I wish Call My Bluff was still going. One day I think it will return. It's been away and come back before. When I'm a proper old man I'd like to spend some years being a team captain on Call My Bluff. It seems like the perfect job for a man of senior years. Not that anyone will best the Muir/Marshall or Coren/Toksvig axes both of which were sublime. Rod Liddle? Sorry. That just wasn't right.
Bearing this in mind you can probably imagine how delighted I was to be asked to write a foreword to a collection of the Observer's Everyman cryptic crosswords. Truly.

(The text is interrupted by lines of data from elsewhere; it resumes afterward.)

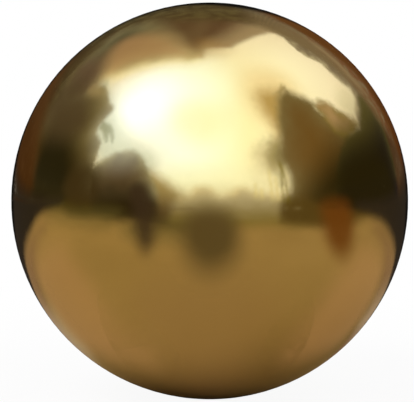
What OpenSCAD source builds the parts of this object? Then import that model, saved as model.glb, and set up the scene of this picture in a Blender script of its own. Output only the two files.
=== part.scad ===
// Polished hollow ball: two drawn half shells of sheet steel, butt welded round
// the equator, ground flush outside and plated gold. The origin is the centre of
// the ball, and the weld lies in the XY plane.

/* [Ball] */
// Outside diameter of the finished ball
ball_d = 150; // [60:1:300]

/* [Half shells] */
// Thickness of the wall at the welded rim, which is the gauge of the sheet
rim_wall = 0.6; // [0.4:0.05:2]
// Thickness of the wall at the crown, where drawing stretches the sheet most
crown_wall = 0.5; // [0.3:0.05:2]

/* [Weld] */
// Width of the root bead that the weld leaves inside the ball
root_w = 2.4; // [1.6:0.1:6]
// Height that the root bead stands in from the wall
root_h = 0.35; // [0.15:0.05:0.8]

/* [Hidden] */
gold = [0.86, 0.68, 0.34];
$fn = 240;

ball_r = ball_d / 2;

// The punch is a little longer than a hemisphere, so each half of the cavity is
// an arc that meets the rim at rim_wall and the crown at crown_wall. Its centre
// lies on the axis, punch_z past the weld plane.
rim_r = ball_r - rim_wall;
crown_z = ball_r - crown_wall;
punch_z = (crown_z * crown_z - rim_r * rim_r) / (2 * crown_z);
punch_r = crown_z - punch_z;

// The root bead is a shallow round ridge: an arc through both its toes and its top.
root_r = (root_w * root_w / 4 + root_h * root_h) / (2 * root_h);
root_x = rim_r - root_h + root_r;

// The half of a disc of radius r that lies right of the axis, with its centre at height z.
module half_disc(r, z = 0) {
    intersection() {
        translate([0, z]) circle(r = r);
        translate([0, z - 2 * r]) square([2 * r, 4 * r]);
    }
}

// What the punch leaves empty above the weld plane, in one half shell.
module drawn_hollow() {
    intersection() {
        half_disc(punch_r, punch_z);
        square([ball_r, ball_r]);
    }
}

// Section of the weld's root bead, over the seam between the rims.
module root_bead() {
    translate([root_x, 0]) circle(r = root_r);
}

// Section of the sealed cavity: both hollows, less the bead.
module cavity_section() {
    difference() {
        union() {
            drawn_hollow();
            mirror([0, 1]) drawn_hollow();
        }
        root_bead();
    }
}

// The welded ball, ground and polished to a true sphere outside.
module ball() {
    color(gold)
    difference() {
        rotate_extrude() half_disc(ball_r);
        rotate_extrude() cavity_section();
    }
}

ball();
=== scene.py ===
"""Dresses a polished, gold plated hollow ball and sets the studio for its portrait.

The ball is a mirror, so most of what the eye reads on it is what stands round it. The
camera sees the ball on a pale floor in a white surround. Out of the camera's sight stands
a garden of soft cards, which only the mirror shows: earth, trees, a wall under its eaves
and a hazy sky, with painted shade, shadows and light among them. A bearing is a pair of
degrees, azimuth and elevation, seen from the ball: azimuth 0 is towards the camera, 90 to
its right, and 180 behind the ball.
"""

import logging
import math
from collections.abc import Iterator
from dataclasses import dataclass
from enum import Enum, IntEnum

import bmesh
import bpy
import numpy as np
from bpy.types import Material, Mesh, Node, NodeSocket, NodeTree, Object, World
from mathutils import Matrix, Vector


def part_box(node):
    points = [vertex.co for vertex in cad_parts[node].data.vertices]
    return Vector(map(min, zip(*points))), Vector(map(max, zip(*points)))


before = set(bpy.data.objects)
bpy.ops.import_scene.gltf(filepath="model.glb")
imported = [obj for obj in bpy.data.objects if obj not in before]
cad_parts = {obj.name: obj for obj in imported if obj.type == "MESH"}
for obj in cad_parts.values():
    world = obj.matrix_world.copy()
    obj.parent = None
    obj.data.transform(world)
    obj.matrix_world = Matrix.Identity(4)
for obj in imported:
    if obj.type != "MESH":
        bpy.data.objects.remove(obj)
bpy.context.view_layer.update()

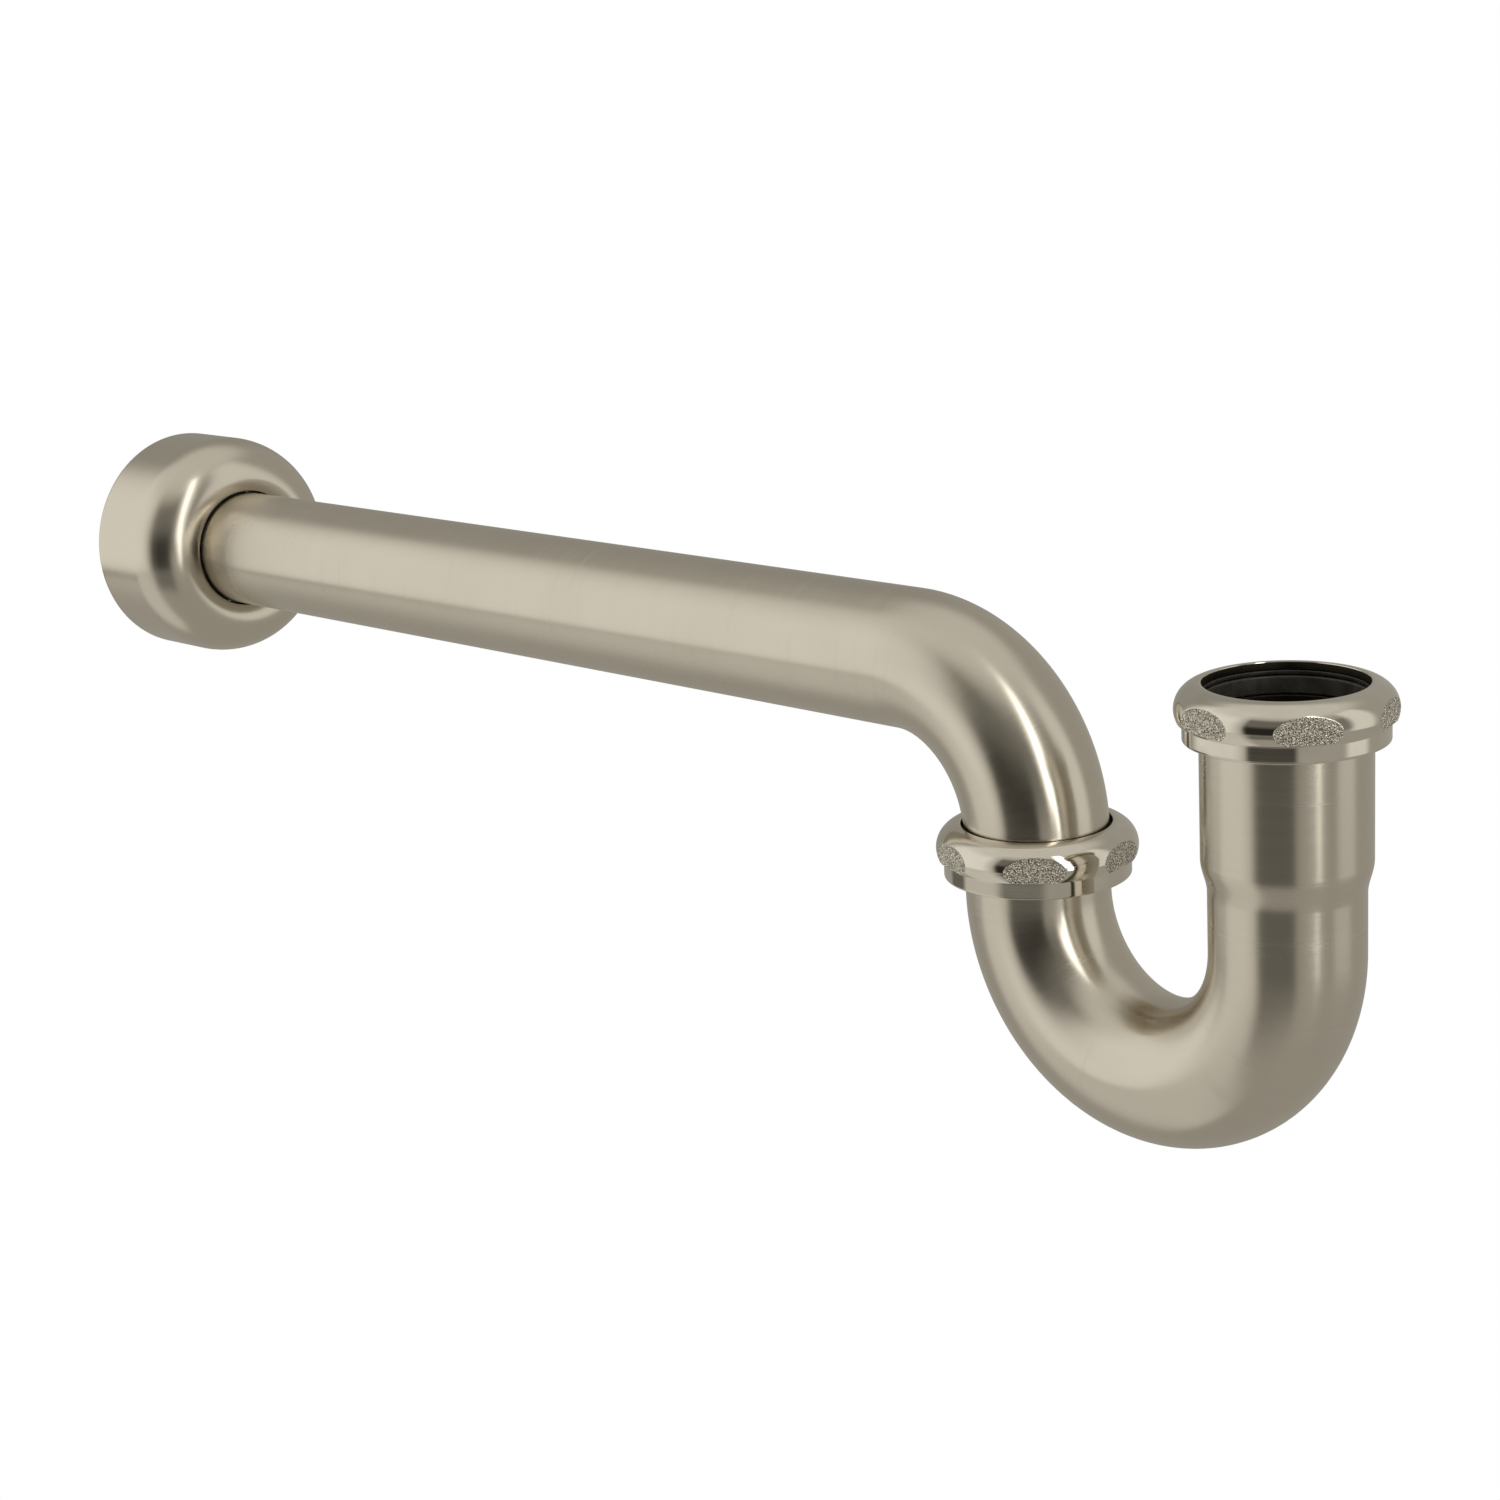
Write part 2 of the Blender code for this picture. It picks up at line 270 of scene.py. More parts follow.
def stepped(points, longest):
    """The open outline with its long sides split, so that they shade as flat up to their ends."""
    dense = []
    for start, end in zip(points, points[1:]):
        pieces = max(1, math.ceil(math.dist(start, end) / longest))
        dense += [(start[0] + (end[0] - start[0]) * k / pieces,
                   start[1] + (end[1] - start[1]) * k / pieces) for k in range(pieces)]
    return dense + points[-1:]


# ---------------------------------------------------------------- placing

def place(piece, location, yaw, body, node):
    """Puts a piece in the frame, rides it on its body and lets it stand for its CAD node."""
    piece.data.transform(Matrix.Translation(location) @ Matrix.Rotation(yaw, 4, "Z"))
    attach(piece, body)
    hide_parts(node)


# ---------------------------------------------------------------- materials

class Graph:
    """Adds nodes to a node tree, with their inputs given as values or as other nodes' sockets."""

    def __init__(self, tree):
        self.tree = tree

    def add(self, kind, inputs=(), output=0, **settings):
        made = self.tree.nodes.new(kind)
        for name, value in settings.items():
            setattr(made, name, value)
        for name, value in dict(inputs).items():
            if isinstance(value, bpy.types.NodeSocket):
                self.tree.links.new(value, made.inputs[name])
            else:
                made.inputs[name].default_value = value
        return made.outputs[output]

    def math(self, operation, first, second=0.0):
        return self.add("ShaderNodeMath", {0: first, 1: second}, operation=operation)

    def noise(self, vector, scale, detail=3.0, roughness=0.55):
        """Noise from about 0 to 1."""
        inputs = {"Vector": vector, "Scale": scale, "Detail": detail, "Roughness": roughness}
        return self.add("ShaderNodeTexNoise", inputs)

    def span(self, value, low, high, to_low, to_high, smooth=False):
        """Maps low..high onto to_low..to_high and holds it inside."""
        kind = "SMOOTHSTEP" if smooth else "LINEAR"
        inputs = {"Value": value, "From Min": low, "From Max": high, "To Min": to_low, "To Max": to_high}
        return self.add("ShaderNodeMapRange", inputs, interpolation_type=kind)

    def blend(self, factor, first, second):
        inputs = {0: factor, 6: first, 7: second}
        return self.add("ShaderNodeMix", inputs, output=2, data_type="RGBA")

    def bump(self, height, distance):
        inputs = {"Height": height, "Distance": distance, "Strength": 1.0}
        return self.add("ShaderNodeBump", inputs)


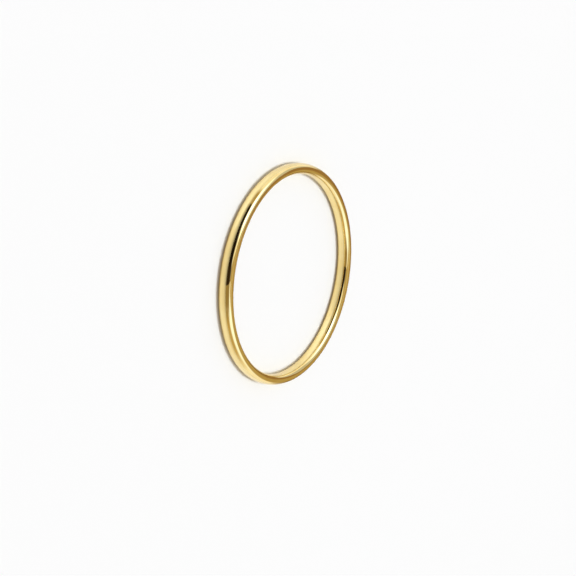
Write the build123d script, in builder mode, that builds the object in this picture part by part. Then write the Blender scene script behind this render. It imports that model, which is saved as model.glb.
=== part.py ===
from build123d import *

import math
import os

# A plain stacking ring: one seamless band with a domed outside and a
# comfort-fit (domed) inside.  Millimetres.  The ring lies on its side, so its
# axis is +Z, and the origin is the centre of the circle that it rests on.

# Driving dimensions
inner_diameter = 17.3  # finger size, measured at the crest of the inner dome
band_width = 1.26  # along the ring's axis
band_thickness = 0.91  # crest to crest, across the wall
side_land = 0.10  # narrow flat rim left on each side between the two domes
inner_rise = 0.45  # height of the dome that faces the finger
inner_shoulder = 0.42  # radius that rounds the inner dome into the side lands
outer_shoulder = 0.25  # the same on the outer dome, which is more pointed

# Sizes that follow from them
inner_radius = inner_diameter / 2
outer_rise = band_thickness - side_land - inner_rise
inner_land_edge = inner_radius + inner_rise
outer_land_edge = inner_land_edge + side_land
half_width = band_width / 2


def dome(land_edge, rise, shoulder, outward):
    """Draw one dome of the section as a crown arc between two shoulder arcs.

    The shoulders leave the side lands tangentially at land_edge, and the crown
    is tangent to both.  outward is 1 for the outer dome and -1 for the inner.
    """
    shoulder_height = half_width - shoulder
    crown = (half_width**2 + rise**2 - 2 * half_width * shoulder) / (2 * (rise - shoulder))
    crown_centre = land_edge + outward * (rise - crown)
    crown_half_angle = math.degrees(math.atan2(shoulder_height, crown - rise))
    shoulder_angle = 90 - crown_half_angle
    facing = 0 if outward > 0 else 180
    CenterArc((crown_centre, half_width), crown, facing - crown_half_angle, 2 * crown_half_angle)
    for turn in (1, -1):
        centre = (land_edge, half_width + outward * turn * shoulder_height)
        CenterArc(centre, shoulder, facing + turn * crown_half_angle, turn * shoulder_angle)


# The band: its section turned once round the ring's axis
with BuildPart() as ring_band:
    with BuildSketch(Plane.XZ):
        with BuildLine():
            dome(outer_land_edge, outer_rise, outer_shoulder, outward=1)
            dome(inner_land_edge, inner_rise, inner_shoulder, outward=-1)
            for rim_height in (0, band_width):
                Line((inner_land_edge, rim_height), (outer_land_edge, rim_height))
        make_face()
    revolve(axis=Axis.Z)

ring_band.part.label = "ring_band"

os.makedirs("parts", exist_ok=True)
export_step(ring_band.part, "parts/ring_band.step")
print(f"ring_band: {ring_band.part.volume:.2f} mm3, box {ring_band.part.bounding_box()}")
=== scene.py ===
import math

import bmesh
import bpy
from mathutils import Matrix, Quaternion, Vector


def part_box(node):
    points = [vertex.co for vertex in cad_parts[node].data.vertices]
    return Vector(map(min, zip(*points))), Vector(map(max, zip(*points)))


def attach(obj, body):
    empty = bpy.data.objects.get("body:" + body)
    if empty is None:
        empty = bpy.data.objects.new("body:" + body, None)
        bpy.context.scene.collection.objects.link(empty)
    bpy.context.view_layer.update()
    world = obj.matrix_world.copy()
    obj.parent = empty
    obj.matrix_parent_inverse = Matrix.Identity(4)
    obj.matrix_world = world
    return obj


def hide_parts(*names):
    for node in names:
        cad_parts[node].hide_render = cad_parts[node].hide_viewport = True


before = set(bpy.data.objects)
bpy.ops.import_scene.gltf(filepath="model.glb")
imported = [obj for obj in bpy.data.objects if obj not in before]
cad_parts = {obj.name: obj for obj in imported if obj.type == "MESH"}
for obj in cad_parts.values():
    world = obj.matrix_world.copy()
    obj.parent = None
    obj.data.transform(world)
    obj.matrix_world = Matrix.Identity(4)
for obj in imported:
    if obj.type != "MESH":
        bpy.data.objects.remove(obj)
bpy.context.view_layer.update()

# A plain polished gold stacking ring, lying on its side.  Metres; +Z is the ring's axis.

MM = 0.001
band_low, band_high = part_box("ring_band")
OUTER_RADIUS = band_high.x
BAND_WIDTH = band_high.z - band_low.z
BAND_THICKNESS = 0.91 * MM
SIDE_LAND = 0.10 * MM
INNER_RISE = 0.45 * MM
OUTER_RISE = BAND_THICKNESS - SIDE_LAND - INNER_RISE
INNER_LAND_EDGE = OUTER_RADIUS - OUTER_RISE - SIDE_LAND
RING_CENTRE = Vector((0, 0, band_low.z + BAND_WIDTH / 2))

# How full the two domes are: 0.5 is a true half ellipse, and more is squarer
OUTER_DOME_FULLNESS = 0.50
INNER_DOME_FULLNESS = 0.57
DOME_SEGMENTS = 40
STEPS_ROUND_THE_RING = 512
WELD_DISTANCE = 0.0001 * MM

# The section starts as a square of this half side, and is brought to size once it is rounded
SQUARE_HALF_SIDE = 1.0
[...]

In their previous collections the forewords have been written by the acting greats, Prunella Scales and Timothy West and I think it was about time they looked outside their marital home. It amuses me to have done it because, well, because I don't think people probably regard it as the kind of thing someone of my generation should be doing. I'm sure a huge proportion of people who buy the book won't have a clue who I am but every now and then, someone is going to pick it up, see my name and think, 'What? Him? The ill-defined comic and story-teller chap who vainly doesn't like it when people think he's a stand-up? What an odd choice.' And really that's reason enough for doing it.
And if I'm wrong and people see it and think, 'Of course... that's exactly the kind of thing I'd expect him to do' well that's okay too. Because somehow, I think that every time someone thinks that, I get a little bit closer to my goal of the Call My Bluff team captaincy-pension plan.